Space shuttle Discovery undocked from the International Space Station (ISS) Saturday morning, 10 days after arriving to deliver more than seven tons of supplies and equipment to the orbiting laboratory.

"We hope we didn't tear up your house too much," Discovery commander Alan Poindexter told his station counterpart, Russian cosmonaut Oleg Kotov, during a farewell ceremony. "We tried to a good job of cleaning when we left [but] if we leave anything behind, you can bring it with you home."

"Thank you very much," said Kotov. "We're really grateful for your help and your job you did for us."

Shuttle pilot Jim Dutton backed the orbiter away at 8:52 a.m. EDT (1252 GMT), before beginning a 360-degree fly-around of the station allowing his six crewmates to take photos and video of the outpost's exterior condition.

"Dex, you and your crew were excellent guests, we loved having you here," station flight engineer Timothy "T.J." Creamer told Poindexter. "You helped us leave the station in a better place then when you got here. Come back soon."

Poindexter said his crew loved every minute of it.

"Safe landing," Creamer replied. Discovery is due to land Monday morning in Florida.

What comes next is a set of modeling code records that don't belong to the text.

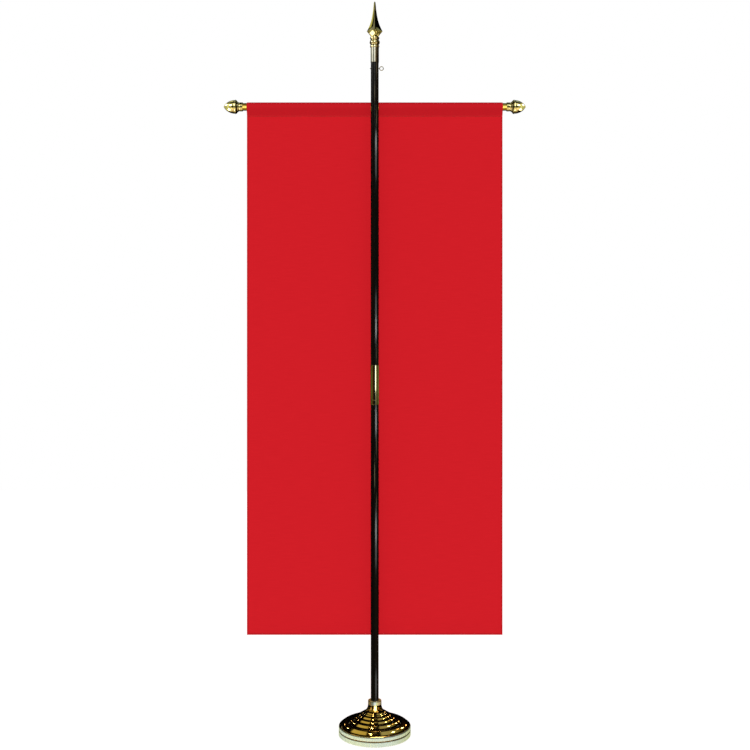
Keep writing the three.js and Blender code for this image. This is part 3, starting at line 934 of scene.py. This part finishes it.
def seam_lines():
    """Each row of stitches as (start, step, count, rotation), in mm, on the cloth's two faces."""
    half = CLOTH_WIDTH / 2
    across = (STITCH_PITCH, 0, 0)
    lines = []
    for out, hem, flap in ((-1, 0.0, 0.0), (1, HEM_EXTRA, SHEET + LAYER_GAP)):
        face_y = BAR_Y + out * SHEET / 2
        lay = -out * math.pi / 2
        for side in (-1, 1):
            start = (side * (half - STITCH_INSET), face_y + out * hem, CLOTH_BOTTOM_Z + STITCH_END)
            count = int((SEAM_Z - CLOTH_BOTTOM_Z - 2 * STITCH_END) / STITCH_PITCH)
            lines.append((start, (0, 0, STITCH_PITCH), count, (lay, math.pi / 2, 0)))
        start = (-half + STITCH_END, face_y + out * hem, CLOTH_BOTTOM_Z + STITCH_INSET)
        lines.append((start, across, int((CLOTH_WIDTH - 2 * STITCH_END) / STITCH_PITCH), (lay, 0, 0)))
        for drop in SEAM_DROPS:
            start = (-half + SEAM_END, face_y + flap, SEAM_Z - drop)
            lines.append((start, across, int((CLOTH_WIDTH - 2 * SEAM_END) / STITCH_PITCH), (lay, 0, 0)))
    return lines


def stitches():
    tree = repeated_along_line()
    work = bmesh.new()
    for seed, (start, step, count, rotation) in enumerate(seam_lines()):
        row = grown("stitch_row", stitch_mesh(), tree, Count=count, Start=[v * MM for v in start],
                    Step=[v * MM for v in step], Rotation=rotation, Sway=STITCH_SWAY, Seed=seed,
                    Material=MATERIALS["thread"])
        work.from_mesh(row)
        bpy.data.meshes.remove(row)
    mesh = bpy.data.meshes.new("hem_stitches")
    work.to_mesh(mesh)
    work.free()
    mesh.polygons.foreach_set("use_smooth", [True] * len(mesh.polygons))
    threads = finished("hem_stitches", mesh, "thread", "red_cloth")
    threads.visible_glossy = False
    return threads


# The stage, the light and the camera

FLOOR_HALF = 6.0
FLOOR_GLOW = 0.8


def stage_floor():
    ways = ((-1, -1), (1, -1), (1, 1), (-1, 1))
    corners = [(x * FLOOR_HALF, y * FLOOR_HALF, 0) for x, y in ways]
    mesh = mesh_of("stage_floor", corners, [[0, 1, 2, 3]], smooth=False)
    floor = bpy.data.objects.new("stage_floor", mesh)
    bpy.context.scene.collection.objects.link(floor)
    material, tree, shader = new_material("pale_floor_paint", Roughness=0.6)
    shader.inputs["Base Color"].default_value = (0.92, 0.92, 0.92, 1)
    shader.inputs["Specular IOR Level"].default_value = 0.0
    shader.inputs["Emission Color"].default_value = (1, 1, 1, 1)
    shader.inputs["Emission Strength"].default_value = FLOOR_GLOW
    mesh.materials.append(material)
    floor.visible_glossy = False
    floor.visible_diffuse = False


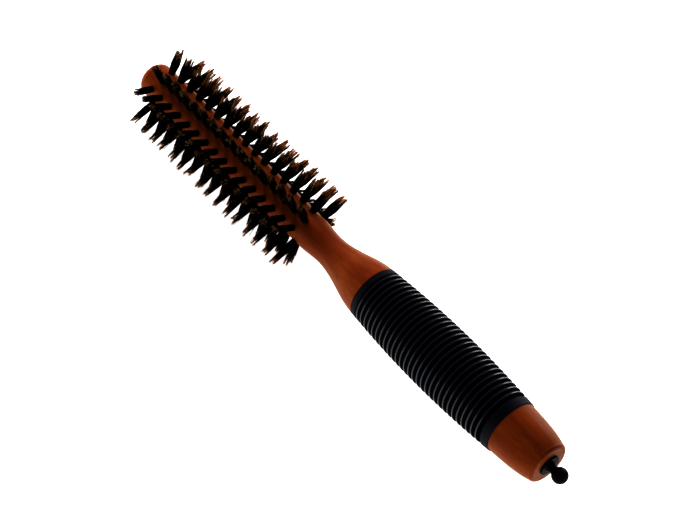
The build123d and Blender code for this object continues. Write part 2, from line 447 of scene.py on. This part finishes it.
def bristle_row(number, look):
    """One lengthwise row of tufts, hair by hair, in place of its CAD row."""
    row_node = f"bristle_row_{number}"
    outward, sideways, brush_radius, stations = row_layout(row_node)
    brush_radius -= ROW_TRIM.get(number, 0.0)
    sway = ROW_SWAY.get(number, 0.0)
    flare = ROW_FLARE.get(number, TUFT_FLARE)
    leans = np.linspace(*ROW_LEAN.get(number, (0.0, 0.0)), TUFTS_PER_ROW)
    rng = np.random.default_rng(100 + number)
    parts = []
    for station, lean in zip(stations, leans):
        offset = np.array([lean, sway])
        paths = hair_paths(rng, station, outward, sideways, brush_radius, flare, offset)
        tone = rng.random(len(paths)) ** 1.3
        # The row's shift moves where the straw tips begin along the hair: painted light, lighter tips on lit
        # rows, darker on shaded ones
        along = np.linspace(0, 1, HAIR_RINGS)[None] + ROW_TIP_LIGHT_SHIFT[number]
        parts.append(tubes(paths, HAIR_ROOT_WIDTH, HAIR_TIP_WIDTH, sideways, along, tone))
        branches = split_tips(rng, paths)
        branch_along = np.linspace(0.92, 1, 3)[None] + ROW_TIP_LIGHT_SHIFT[number]
        branch_tone = 0.4 + 0.6 * rng.random(len(branches))
        parts.append(tubes(branches, HAIR_TIP_WIDTH, BRANCH_TIP_WIDTH, sideways, branch_along, branch_tone))
    return build_hairs(f"bristle_tufts_{number}", parts, row_node, look)


def build_hairs(name, parts, row_node, look):
    """Joins arrays of tubes into one mesh piece that rides on the brush."""
    corners, quads, caps, along, tone = [], [], [], [], []
    offset = 0
    for part in parts:
        corners.append(part[0])
        quads.append(part[1] + offset)
        caps.append(part[2] + offset)
        along.append(part[3])
        tone.append(part[4])
        offset += len(part[0])
    faces = np.concatenate(quads).tolist() + np.concatenate(caps).tolist()
    mesh = bpy.data.meshes.new(name)
    mesh.from_pydata(np.concatenate(corners).tolist(), [], faces)
    for key, values in (("along", along), ("tone", tone)):
        layer = mesh.attributes.new(key, "FLOAT", "POINT")
        layer.data.foreach_set("value", np.concatenate(values).astype(np.float32))
    mesh.polygons.foreach_set("use_smooth", np.ones(len(mesh.polygons), dtype=bool))
    mesh.materials.append(look)
    piece = bpy.data.objects.new(name, mesh)
    bpy.context.scene.collection.objects.link(piece)
    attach(piece, "brush")
    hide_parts(row_node)
    return piece


# ----------------------------------------------------------------- scene parts


def studio():
    """Pale floor, a broad soft lamp beyond the tip, a small one on the far side, and the surround."""
    floor_mesh = bpy.data.meshes.new("floor")
    size = 3.0
    low = cad_low[2] - 0.0004
    floor_mesh.from_pydata(
        [(-size, -size, low), (size, -size, low), (size, size, low), (-size, size, low)], [], [(0, 1, 2, 3)]
    )
    floor = bpy.data.objects.new("floor", floor_mesh)
    bpy.context.scene.collection.objects.link(floor)
    made, _, shader, _ = material("floor_white")
    shader.inputs["Base Color"].default_value = (0.92, 0.92, 0.92, 1)
    shader.inputs["Roughness"].default_value = 0.9
    shader.inputs["Emission Color"].default_value = (1, 1, 1, 1)
    shader.inputs["Emission Strength"].default_value = 1.0
    floor_mesh.materials.append(made)
    surround()
    softbox("tip_side_light", (-0.8, 0.25, 0.55), 0.9, 0.9, 13.0, reflected=False)
    softbox("far_side_light", (-0.1, 0.85, 0.25), 0.3, 0.4, 3.0)


def surround():
    """Plain surround that is dim on one side above the brush and beyond its butt."""
    world = bpy.data.worlds.new("studio")
    bpy.context.scene.world = world
    world.use_nodes = True
    tree = world.node_tree
    direction = node(tree, "ShaderNodeTexCoord").outputs["Generated"]
    towards = node(tree, "ShaderNodeVectorMath", {0: direction, 1: DIM_SIDE}, operation="DOT_PRODUCT")
    facing = towards.outputs["Value"]
    side = ramp(tree, facing, [(0.0, 0.5), (0.3, 0.3), (0.6, 0.14), (1.0, 0.1)], smooth=True)
    lengthwise = node(tree, "ShaderNodeSeparateXYZ", {0: direction}).outputs["X"]
    ends = ramp(tree, lengthwise, [(0.0, 1.0), (0.7, 0.2)], smooth=True)
    light = mix(tree, 1.0, side, ends, "MULTIPLY")
    tree.links.new(light, tree.nodes["Background"].inputs["Color"])
    tree.nodes["Background"].inputs["Strength"].default_value = 1.0


def softbox(name, place, width, height, power, reflected=True):
    """A soft rectangular lamp that faces the brush, seen in glossy reflections or not."""
    lamp = bpy.data.lights.new(name, "AREA")
    lamp.shape = "RECTANGLE"
    lamp.size = width
    lamp.size_y = height
    lamp.energy = power
    holder = bpy.data.objects.new(name, lamp)
    holder.location = place
    holder.rotation_mode = "QUATERNION"
    holder.rotation_quaternion = (-Vector(place)).to_track_quat("-Z", "Y")
    holder.visible_glossy = reflected
    bpy.context.scene.collection.objects.link(holder)


def camera():
    """Camera beyond the butt on the near side, looking down the brush, slightly rolled."""
    lens = bpy.data.cameras.new("camera")
    lens.sensor_width = 36.0
    lens.lens = 102.86
    holder = bpy.data.objects.new("camera", lens)
    bpy.context.scene.collection.objects.link(holder)
    distance = 0.7623
    azimuth = math.radians(-46.174)
    elevation = math.radians(46.793)
    roll = math.radians(9.376)
    aim = Vector((0.00137, 0.00217, 0.00147))
    level_share = math.cos(elevation)
    back = Vector((math.cos(azimuth) * level_share, math.sin(azimuth) * level_share, math.sin(elevation)))
    holder.location = aim + back * distance
    level = (-back).to_track_quat("-Z", "Y").to_matrix().to_4x4()
    holder.matrix_world = Matrix.Translation(holder.location) @ level @ Matrix.Rotation(roll, 4, "Z")
    lens.clip_start = 0.01
    bpy.context.scene.camera = holder


def main():
    wood = wood_material()
    rubber = rubber_material()
    bristle = bristle_material()
    plastic = black_plastic_material()
    ring = matt_rubber_material()
    pin = steel_material("pick_steel", (0.62, 0.62, 0.63), (60, 4000, 4000), 0.16, 0.28)
    wire = steel_material("anchor_wire", (0.5, 0.5, 0.5), (400, 3000, 3000), 0.35, 0.5)
    dress("wood_body", wood)
    dress("grip_sleeve", rubber)
    dress("pick_socket", plastic)
    dress("pick_knob", plastic)
    dress("pick_grip_ring", ring)
    dress("pick_shank", pin)
    for number in range(1, ROW_COUNT + 1):
        dress(f"anchor_row_{number}", wire)
        bristle_row(number, bristle)
    studio()
    camera()
    scene = bpy.context.scene
    scene.view_settings.view_transform = "Standard"
    scene.view_settings.look = "None"
    scene.view_settings.gamma = 0.7


main()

Final separation for the two spacecraft was expected at 10:35 a.m. EDT (1452).

A failed antenna system aboard Discovery, which is usually relied upon to provide radar data during docking and undocking did not affect the shuttle's departure.

"For the most part, it's ops nominal," said lead shuttle flight director Richard Jones on Friday. "It was a pretty ops nominal day for docking. We're going to make it look pretty much the same for undocking as well."

The Ku-Band antenna, which the astronauts discovered was not working soon after reaching orbit 12 days ago, is also used to transmit live video to Mission Control. Without it, those watching from the ground will need to wait until Discovery lands to see all but still shots of what the crew saw during undocking.

"We're going to be absent the ability to see onboard video because of the [failed] Ku system," explained Jones. "We're going to have what we call SSV or sequential still video, where we're going to have intermittent still shots of whatever view the crew is downlinking to us."

Discovery launched on April 5 on what is now a 14-day mission to deliver supplies and equipment to the International Space Station.

During their time docked at the space station, the STS-131 astronauts transferred 7.6 tons of experiments and supplies to the station, most of which was carried to orbit inside the Leonardo multi-purpose logistics module (MPLM). The cargo module, now back inside Discovery's payload bay, is returning 2.5 tons of science results and trash to Earth.

This will be the last round-trip for Leonardo to and from orbit. On its flight, the module will be left at the station to serve as a closet and storage space for the crew.

In addition to breaking up the record-tying 13-member joint crew, Discovery's seven astronauts' departure also marked the division of the largest group of women and largest group of Japanese astronauts aboard one spacecraft, at four and two respectively.

Stephanie Wilson, Dorothy Metcalf-Lindenburger and Japan Aerospace Exploration Agency (JAXA) astronaut Naoko Yamazaki are returning to Earth on the shuttle, leaving Tracy Caldwell and Soichi Noguchi among the crew still on the station.

Also onboard Discovery are spacewalkers Rick Mastracchio and Clayton Anderson, as well as Poindexter and Dutton.

This mission is Discovery's second-to-last spaceflight and one of NASA's final few shuttle flights before the space plane fleet is retired later this year. NASA plans to launch only three more missions after this one. The final flight, set for September, will also be on Discovery and include the Leonardo cargo pod, though the module will be permanently left at the space station as a storage room.

During their final scheduled full day in space, Discovery's crew will test the flight control systems that will allow them to convert the orbiter from a spacecraft to a glider for the journey back to Earth.

Discovery's first landing opportunity at NASA's Kennedy Space Center in Florida is at 8:48 a.m. (1248 GMT) on Monday.